(begin)
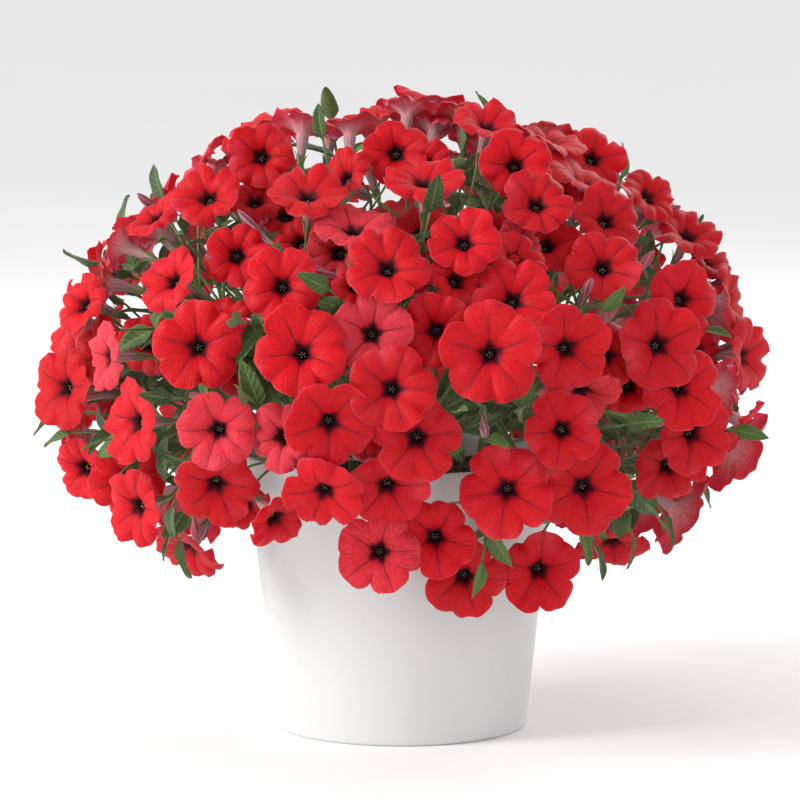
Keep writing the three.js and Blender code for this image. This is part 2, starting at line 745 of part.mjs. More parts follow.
// The points and faces of a skin through rings of points. Neighbouring rings may differ in how
// many points they have; an end ring of one point is a tip, and a longer one is closed flat.
// The last ring's flat end is the last thing in the list of faces.
function skin(rings) {
  const points = rings.flat();
  const faces = [];
  let start = 0;
  for (let row = 0; row + 1 < rings.length; row += 1) {
    const here = rings[row].length;
    const next = rings[row + 1].length;
    const a = (index) => start + (index % here);
    const b = (index) => start + here + (index % next);
    let i = 0;
    let j = 0;
    const rungs = (here > 1 ? here : 0) + (next > 1 ? next : 0);
    for (let rung = 0; rung < rungs; rung += 1) {
      const useHere = here > 1 && (next === 1 || (i + 1) / here <= (j + 1) / next);
      if (useHere) {
        faces.push([a(i), a(i + 1), b(j)]);
        i += 1;
      } else {
        faces.push([a(i), b(j + 1), b(j)]);
        j += 1;
      }
    }
    start += here;
  }
  const first = rings[0].length;
  for (let index = 1; index + 1 < first; index += 1) faces.push([0, index + 1, index]);
  const last = rings[rings.length - 1].length;
  for (let index = 1; index + 1 < last; index += 1) {
    faces.push([start, start + index, start + index + 1]);
  }
  return { points, faces };
}

function loft(rings) {
  const { points, faces } = skin(rings);
  return solidOf(points, faces);
}

function ring(centre, x, y, radius, count) {
  return Array.from({ length: count }, (_, index) => {
    const angle = (index * 2 * Math.PI) / count;
    return centre.clone().addScaledVector(x, radius * Math.cos(angle))
      .addScaledVector(y, radius * Math.sin(angle));
  });
}

function rod(points, radii, sides, reference) {
  const rings = points.map((point, index) => {
    const before = points[Math.max(0, index - 1)];
    const after = points[Math.min(points.length - 1, index + 1)];
    const axis = unit(after.clone().sub(before));
    const x = squared(reference, axis);
    return ring(point, x, cross(axis, x), radii[index], sides);
  });
  return loft(rings);
}

function safeReference(from, to) {
  const axis = unit(to.clone().sub(from));
  return Math.abs(axis.z) < 0.8 ? vector(0, 0, 1) : vector(1, 0.3, 0);
}

// Rim of a bloom: each lobe has a notch and two shoulders, and the shoulders wave. A bloom that
// others cover has one corner for each lobe.
function rimRing(bloom, swell, lift) {
  const rim = [];
  for (let lobe = 0; lobe < LOBES; lobe += 1) {
    for (const [turn, reach, wave] of bloom.covered ? COVERED_RIM : RIM) {
      const angle = THREE.MathUtils.degToRad(lobe * 72 + turn);
      const out = bloom.radius * reach + swell;
      const waved = wave * RIM_WAVE * Math.cos(lobe * 2.4 + bloom.wave);
      const height = bloom.radius * (reach * CUP_SLOPE + waved) + lift;
      rim.push(bloom.centre.clone().addScaledVector(bloom.x, out * Math.cos(angle))
        .addScaledVector(bloom.y, out * Math.sin(angle)).addScaledVector(bloom.facing, height));
    }
  }
  return rim;
}

// The three points where a stalk comes to its hub, that far from the hub's centre
function stalkEnd(reference, toTop, hub, reach, swell) {
  const x = squared(reference, toTop);
  const centre = hub.centre.clone().addScaledVector(toTop, reach);
  return ring(centre, x, cross(toTop, x), STALK_RADIUS + swell, 3);
}

// The rings of a bloom: the petals' face from the throat, their back, the tube and its stalk.
// With a swell, they bound the room that other pieces keep out of. A stalk that turns back
// sharply from the tube is a rod of its own, and the rings then end at the tube's foot.
function bloomRings(bloom, swell, reach) {
  const { centre, facing, x, y, foot, hub } = bloom;
  const throat = centre.clone().addScaledVector(facing, -THROAT_DEPTH + swell);
  const mouth = centre.clone().addScaledVector(facing, -TUBE_MOUTH_DEPTH - swell);
  const toBloom = unit(foot.clone().sub(hub.centre));
  const bend = facing.dot(toBloom);
  const footAxis = unit(facing.clone().add(toBloom));
  const rims = swell > 0 ? [rimRing(bloom, swell, swell), rimRing(bloom, swell, -swell)]
    : [rimRing(bloom, 0, 0)];
  const head = [[throat], ...rims, ring(mouth, x, y, TUBE_MOUTH + swell, LOBES)];
  const straight = bend > STRAIGHT;
  const tubeAxis = straight ? footAxis : facing;
  const tubeX = squared(x, tubeAxis);
  head.push(ring(foot, tubeX, cross(tubeAxis, tubeX), TUBE_FOOT + swell, 3));
  if (straight) head.push(stalkEnd(tubeX, toBloom, hub, reach, swell));
  return { rings: head, straight, start: foot.clone().addScaledVector(facing, 3) };
}

function stalkRod(start, hub, swell) {
  const radius = STALK_RADIUS + swell;
  return rod([start, hub.centre], [radius, radius], 3, safeReference(start, hub.centre));
}

function budRings(bud, swell, reach) {
  const axis = unit(bud.tip.clone().sub(bud.foot));
  const x = squared(safeReference(bud.foot, bud.tip), axis);
  const belly = ring(between(bud.foot, bud.tip, 0.72), x, cross(axis, x), BUD_RADIUS + swell, 4);
  const tip = [bud.tip.clone().addScaledVector(axis, swell)];
  const toBud = unit(bud.foot.clone().sub(bud.hub.centre));
  const straight = axis.dot(toBud) > STRAIGHT;
  const footAxis = straight ? unit(axis.clone().add(toBud)) : axis;
  const footX = squared(x, footAxis);
  const foot = ring(bud.foot, footX, cross(footAxis, footX), BUD_FOOT + swell, 3);
  const head = [tip, belly, foot];
  if (straight) head.push(stalkEnd(footX, toBud, bud.hub, reach, swell));
  return { rings: head, straight, start: bud.foot };
}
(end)
(What needs to be done): Repeat the material above in full, quoting it exactly.

(Result for this task):
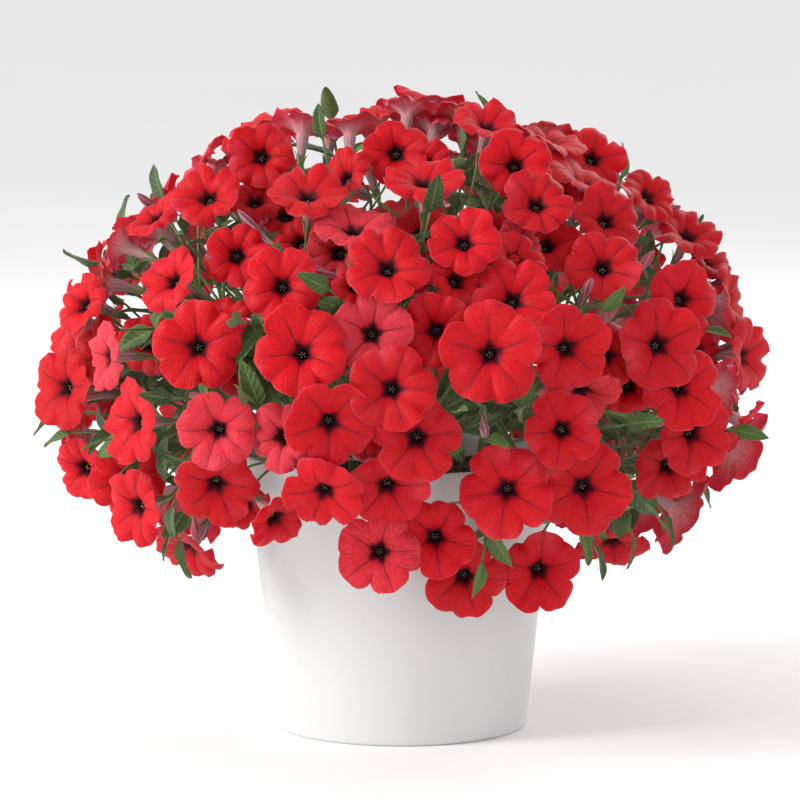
Keep writing the three.js and Blender code for this image. This is part 2, starting at line 745 of part.mjs. More parts follow.
// The points and faces of a skin through rings of points. Neighbouring rings may differ in how
// many points they have; an end ring of one point is a tip, and a longer one is closed flat.
// The last ring's flat end is the last thing in the list of faces.
function skin(rings) {
  const points = rings.flat();
  const faces = [];
  let start = 0;
  for (let row = 0; row + 1 < rings.length; row += 1) {
    const here = rings[row].length;
    const next = rings[row + 1].length;
    const a = (index) => start + (index % here);
    const b = (index) => start + here + (index % next);
    let i = 0;
    let j = 0;
    const rungs = (here > 1 ? here : 0) + (next > 1 ? next : 0);
    for (let rung = 0; rung < rungs; rung += 1) {
      const useHere = here > 1 && (next === 1 || (i + 1) / here <= (j + 1) / next);
      if (useHere) {
        faces.push([a(i), a(i + 1), b(j)]);
        i += 1;
      } else {
        faces.push([a(i), b(j + 1), b(j)]);
        j += 1;
      }
    }
    start += here;
  }
  const first = rings[0].length;
  for (let index = 1; index + 1 < first; index += 1) faces.push([0, index + 1, index]);
  const last = rings[rings.length - 1].length;
  for (let index = 1; index + 1 < last; index += 1) {
    faces.push([start, start + index, start + index + 1]);
  }
  return { points, faces };
}

function loft(rings) {
  const { points, faces } = skin(rings);
  return solidOf(points, faces);
}

function ring(centre, x, y, radius, count) {
  return Array.from({ length: count }, (_, index) => {
    const angle = (index * 2 * Math.PI) / count;
    return centre.clone().addScaledVector(x, radius * Math.cos(angle))
      .addScaledVector(y, radius * Math.sin(angle));
  });
}

function rod(points, radii, sides, reference) {
  const rings = points.map((point, index) => {
    const before = points[Math.max(0, index - 1)];
    const after = points[Math.min(points.length - 1, index + 1)];
    const axis = unit(after.clone().sub(before));
    const x = squared(reference, axis);
    return ring(point, x, cross(axis, x), radii[index], sides);
  });
  return loft(rings);
}

function safeReference(from, to) {
  const axis = unit(to.clone().sub(from));
  return Math.abs(axis.z) < 0.8 ? vector(0, 0, 1) : vector(1, 0.3, 0);
}

// Rim of a bloom: each lobe has a notch and two shoulders, and the shoulders wave. A bloom that
// others cover has one corner for each lobe.
function rimRing(bloom, swell, lift) {
  const rim = [];
  for (let lobe = 0; lobe < LOBES; lobe += 1) {
    for (const [turn, reach, wave] of bloom.covered ? COVERED_RIM : RIM) {
      const angle = THREE.MathUtils.degToRad(lobe * 72 + turn);
      const out = bloom.radius * reach + swell;
      const waved = wave * RIM_WAVE * Math.cos(lobe * 2.4 + bloom.wave);
      const height = bloom.radius * (reach * CUP_SLOPE + waved) + lift;
      rim.push(bloom.centre.clone().addScaledVector(bloom.x, out * Math.cos(angle))
        .addScaledVector(bloom.y, out * Math.sin(angle)).addScaledVector(bloom.facing, height));
    }
  }
  return rim;
}

// The three points where a stalk comes to its hub, that far from the hub's centre
function stalkEnd(reference, toTop, hub, reach, swell) {
  const x = squared(reference, toTop);
  const centre = hub.centre.clone().addScaledVector(toTop, reach);
  return ring(centre, x, cross(toTop, x), STALK_RADIUS + swell, 3);
}

// The rings of a bloom: the petals' face from the throat, their back, the tube and its stalk.
// With a swell, they bound the room that other pieces keep out of. A stalk that turns back
// sharply from the tube is a rod of its own, and the rings then end at the tube's foot.
function bloomRings(bloom, swell, reach) {
  const { centre, facing, x, y, foot, hub } = bloom;
  const throat = centre.clone().addScaledVector(facing, -THROAT_DEPTH + swell);
  const mouth = centre.clone().addScaledVector(facing, -TUBE_MOUTH_DEPTH - swell);
  const toBloom = unit(foot.clone().sub(hub.centre));
  const bend = facing.dot(toBloom);
  const footAxis = unit(facing.clone().add(toBloom));
  const rims = swell > 0 ? [rimRing(bloom, swell, swell), rimRing(bloom, swell, -swell)]
    : [rimRing(bloom, 0, 0)];
  const head = [[throat], ...rims, ring(mouth, x, y, TUBE_MOUTH + swell, LOBES)];
  const straight = bend > STRAIGHT;
  const tubeAxis = straight ? footAxis : facing;
  const tubeX = squared(x, tubeAxis);
  head.push(ring(foot, tubeX, cross(tubeAxis, tubeX), TUBE_FOOT + swell, 3));
  if (straight) head.push(stalkEnd(tubeX, toBloom, hub, reach, swell));
  return { rings: head, straight, start: foot.clone().addScaledVector(facing, 3) };
}

function stalkRod(start, hub, swell) {
  const radius = STALK_RADIUS + swell;
  return rod([start, hub.centre], [radius, radius], 3, safeReference(start, hub.centre));
}

function budRings(bud, swell, reach) {
  const axis = unit(bud.tip.clone().sub(bud.foot));
  const x = squared(safeReference(bud.foot, bud.tip), axis);
  const belly = ring(between(bud.foot, bud.tip, 0.72), x, cross(axis, x), BUD_RADIUS + swell, 4);
  const tip = [bud.tip.clone().addScaledVector(axis, swell)];
  const toBud = unit(bud.foot.clone().sub(bud.hub.centre));
  const straight = axis.dot(toBud) > STRAIGHT;
  const footAxis = straight ? unit(axis.clone().add(toBud)) : axis;
  const footX = squared(x, footAxis);
  const foot = ring(bud.foot, footX, cross(footAxis, footX), BUD_FOOT + swell, 3);
  const head = [tip, belly, foot];
  if (straight) head.push(stalkEnd(footX, toBud, bud.hub, reach, swell));
  return { rings: head, straight, start: bud.foot };
}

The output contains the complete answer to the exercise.